Highlighting Writing Skills and Historical Knowledge in a Writing Sample
When deciding what to use as your writing sample for getting into graduate school, it helps to think about what admissions personnel are looking for in reviewing your writing. In many graduate programs of study, the main point of the writing sample is to assess the quality of your writing and, by extension, of your skills in critical thinking, crafting logical arguments and communicating thoughts and ideas.
In a master’s in history degree program, though, admissions personnel may also rely on your writing sample to demonstrate your interest in the subject matter. Generally, prospective students applying to a graduate program in history should submit a writing sample that focuses on the topic of history. Ideally, this writing sample will address the specific area of history in which you will be focusing your coursework and your master’s thesis.

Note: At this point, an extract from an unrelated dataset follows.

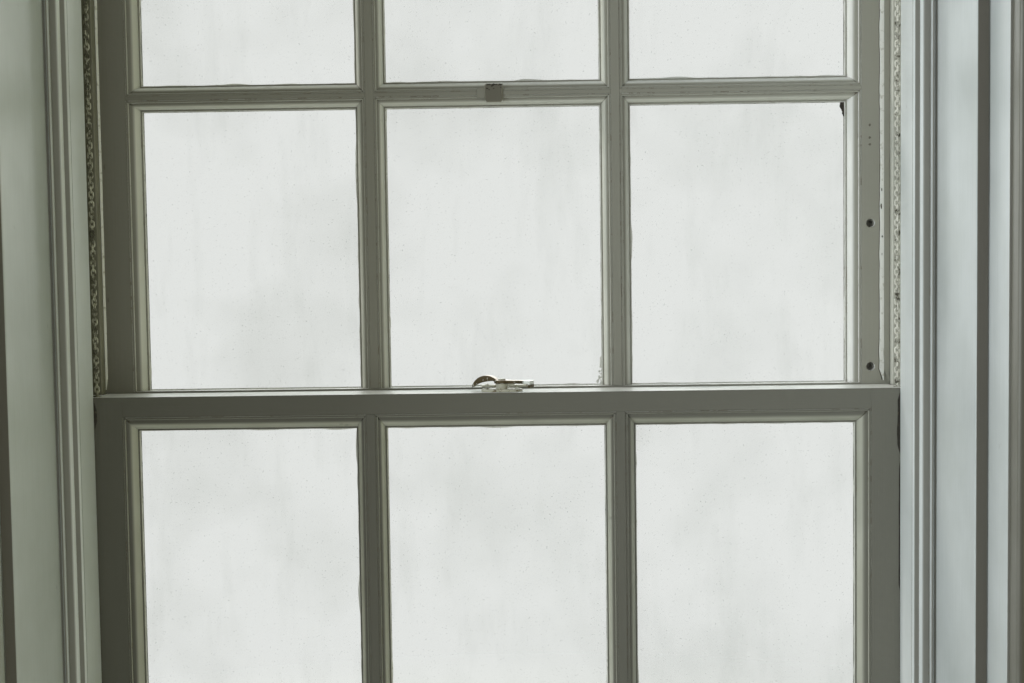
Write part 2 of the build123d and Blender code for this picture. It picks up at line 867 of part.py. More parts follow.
def lock_base():
    plate = extrude(SlotOverall(lock_plate_length, lock_plate_width), lock_plate_thickness)
    boss_top = lock_plate_thickness + lock_boss_height
    pin_top = lever_foot() + lever_thickness + lock_lift
    base = plate + Pos(0, 0, boss_top / 2) * Cylinder(lock_boss_radius, boss_top)
    base += Pos(0, 0, pin_top / 2) * Cylinder(lock_pin_radius, pin_top)
    base += Pos(0, 0, pin_top + lock_pin_head_height / 2) * Cylinder(lock_pin_head_radius,
                                                                     lock_pin_head_height)
    return base


def handle():
    # An arched arm, whose end dips towards the rail so that a thumb can push it round
    top = lever_foot() + lever_thickness
    foot = lever_foot()
    tip = -handle_reach
    root = -lock_pin_head_radius - lock_lift
    arch_foot = foot + handle_rise - handle_swell
    section = make_face([
        ThreePointArc((root, top), (tip / 2, top + handle_rise), (tip, top - handle_drop)),
        Line((tip, top - handle_drop), (tip, top - handle_drop - handle_tip_thickness)),
        ThreePointArc((tip, top - handle_drop - handle_tip_thickness),
                      (tip / 2, arch_foot), (root, foot)),
        Line((root, foot), (root, top)),
    ])
    return extrude(Plane.XZ * section, lever_arm_width / 2, both=True)


def lock_lever():
    foot = lever_foot()
    top = foot + lever_thickness
    arm = block((0, cam_reach - cam_band / 2), (-lever_arm_width / 2, lever_arm_width / 2), (foot, top))
    hub = Pos(0, 0, (foot + top) / 2) * Cylinder(lever_hub_radius, lever_thickness)
    cam = ring_sector(cam_reach - cam_band, cam_reach, foot, top, -cam_half_angle, cam_half_angle)
    lip = ring_sector(cam_reach - cam_lip_thickness, cam_reach, foot - cam_lip_drop, top,
                      -cam_half_angle, cam_half_angle)
    lever = hub + arm + cam + lip + handle()
    return lever - Cylinder(lock_pin_radius + axle_play, 4 * top)


def lock_keeper():
    # The lug is curved about the lever's pivot, so that the cam's lip draws the sashes together
    near = upper_face + keeper_set_back - lock_inset
    foot = meeting_step
    top = foot + keeper_thickness
    outer = cam_reach - cam_lip_thickness - lug_play
    middle = (lug_start_angle + lug_end_angle) / 2
    plate = extrude(Pos(0, near + keeper_width / 2, foot)
                    * RectangleRounded(keeper_length, keeper_width, keeper_width / 4), keeper_thickness)
    lug = ring_sector(outer - lug_thickness, outer, foot, top + lug_height, lug_start_angle,
                      lug_end_angle)
    lean = Pos(outer * cos(radians(middle)), 0, 0)
    return lean * plate + lug


def build_lock():
    place = Pos(lock_side, lock_inset, lower_top)
    return {
        "lock_base": place * lock_base(),
        "lock_lever": place * Rot(0, 0, cam_rest_angle) * lock_lever(),
        "lock_keeper": place * lock_keeper(),
    }


def main():
    groups = (build_frame(), build_lower_sash(), build_upper_sash(), build_balance(), build_lock())
    for parts in groups:
        for name, shapes in parts.items():
            solids = [solid for shape in as_list(shapes) for solid in shape.solids()]
            export_step(Compound(children=solids), "parts/" + name + ".step")


main()
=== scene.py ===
import math
import random
import bmesh
import bpy
from mathutils import Matrix, Vector, noise


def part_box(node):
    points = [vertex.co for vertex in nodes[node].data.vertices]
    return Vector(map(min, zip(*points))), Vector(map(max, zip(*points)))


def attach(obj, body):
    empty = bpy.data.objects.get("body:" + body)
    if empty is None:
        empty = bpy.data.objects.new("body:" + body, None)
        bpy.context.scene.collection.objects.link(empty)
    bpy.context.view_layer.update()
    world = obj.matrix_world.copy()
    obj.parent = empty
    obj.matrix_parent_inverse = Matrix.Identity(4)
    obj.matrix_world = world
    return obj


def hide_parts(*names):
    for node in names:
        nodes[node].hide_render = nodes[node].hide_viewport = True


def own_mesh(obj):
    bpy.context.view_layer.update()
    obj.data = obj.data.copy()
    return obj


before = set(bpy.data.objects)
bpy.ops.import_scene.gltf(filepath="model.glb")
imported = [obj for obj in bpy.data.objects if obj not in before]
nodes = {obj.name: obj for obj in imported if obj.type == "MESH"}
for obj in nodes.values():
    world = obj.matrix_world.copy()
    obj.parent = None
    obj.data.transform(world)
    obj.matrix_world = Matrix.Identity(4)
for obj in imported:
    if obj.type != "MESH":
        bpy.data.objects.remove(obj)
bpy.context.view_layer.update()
print("frame loaded:", len(nodes), "nodes")


# Small helpers for meshes and shader nodes

def newPiece(name, verts, faces, body, slotName, mat, smooth=True):
    mesh = bpy.data.meshes.new(name)
    mesh.from_pydata(verts, [], faces)
    mesh.validate()
    mesh.update()
    if smooth:
        mesh.polygons.foreach_set("use_smooth", [True] * len(mesh.polygons))
    piece = bpy.data.objects.new(name, mesh)
    bpy.context.scene.collection.objects.link(piece)
    mesh.materials.append(mat)
    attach(piece, body)
    return piece


def startMaterial(name):
    mat = bpy.data.materials.new(name)
    mat.use_nodes = True
    shader = mat.node_tree.nodes["Principled BSDF"]
    return mat, mat.node_tree, shader


def node(tree, kind, **values):
    made = tree.nodes.new("ShaderNode" + kind)
    for key, value in values.items():
        if key in made.inputs:
            made.inputs[key].default_value = value
        else:
            setattr(made, key, value)
    return made


def mathNode(tree, operation, first, second=0.0, clamp=False):
    made = tree.nodes.new("ShaderNodeMath")
    made.operation = operation
    made.use_clamp = clamp
    for socket, value in zip(made.inputs, (first, second)):
        if isinstance(value, (int, float)):
            socket.default_value = value
        else:
            tree.links.new(value, socket)
    return made.outputs[0]


def ramp(tree, source, low, high):
    # 0 below low, 1 above high; low may be the larger of the two
    made = tree.nodes.new("ShaderNodeMapRange")
    made.inputs["From Min"].default_value = low
    made.inputs["From Max"].default_value = high
    tree.links.new(source, made.inputs["Value"])
    return made.outputs[0]


def timesNode(tree, first, second):
    return mathNode(tree, "MULTIPLY", first, second)


def mixColour(tree, share, first, second):
    # Sockets 6 and 7 are the two colours, output 2 is their mix
    made = tree.nodes.new("ShaderNodeMix")
    made.data_type = "RGBA"
    for index, value in ((0, share), (6, first), (7, second)):
        if isinstance(value, (tuple, list)):
            made.inputs[index].default_value = (*value[:3], 1.0)
        elif isinstance(value, float):
            made.inputs[index].default_value = value
        else:
            tree.links.new(value, made.inputs[index])
    return made.outputs[2]


def noiseNode(tree, coords, scale, detail, rough, stretch=(1, 1, 1), offset=(0, 0, 0)):
    mapping = node(tree, "Mapping", Scale=stretch, Location=offset)
    tree.links.new(coords, mapping.inputs["Vector"])
    made = node(tree, "TexNoise", Scale=scale, Detail=detail, Roughness=rough)
    tree.links.new(mapping.outputs[0], made.inputs["Vector"])
    return made.outputs[0]


def axisNode(tree, source, axis):
    # One axis of a vector: 0 across, 1 outward, 2 upward
    made = node(tree, "SeparateXYZ")
    tree.links.new(source, made.inputs[0])
    return made.outputs[axis]


def seenByEye(tree):
    # 1 for what the camera sees, also through glass or in a reflection, and 0 for the light it gives
    rays = node(tree, "LightPath")
    seen = mathNode(tree, "MAXIMUM", rays.outputs["Is Camera Ray"], rays.outputs["Is Transmission Ray"])
    return mathNode(tree, "MAXIMUM", seen, rays.outputs["Is Glossy Ray"])


def addBump(tree, shader, height, strength, depth, under=None):
    made = node(tree, "Bump", Strength=strength, Distance=depth)
    tree.links.new(height, made.inputs["Height"])
    if under:
        tree.links.new(under, made.inputs["Normal"])
    tree.links.new(made.outputs[0], shader.inputs["Normal"])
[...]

In examining your proficiency as a writer, the admissions team of a master’s in history program isn’t sizing up whether you would be good at writing a bestselling novel or a profound work of poetry. The question graduate school admissions teams ask is whether you can put together smart and well-reasoned arguments in a written format. Can you express your thoughts in writing in a way that is clear, specific and appropriately concise for the topic at hand? Strong academic writing avoids both long-winded tangents and language that is so vague that it ceases to have meaning.
On the topic of historical knowledge and skills, a big part of what graduate school admissions personnel evaluate in your writing sample is the quality of the research from which you are drawing. This doesn’t mean that your writing sample must contain some original research breakthrough but rather that you demonstrate an ability to use research and sources successfully.
Are you a strong researcher who meticulously identifies the best available sources to make your point? In your writing sample, are you interpreting those primary and secondary sources accurately according to the body of historical knowledge that exists? Or do you settle for slapdash work that builds questionable conclusions off of underwhelming evidence?
Keep in mind that your writing sample is being shown to an audience of history scholars and experts, not laypeople, so your use of historical sources in your writing will be carefully scrutinized.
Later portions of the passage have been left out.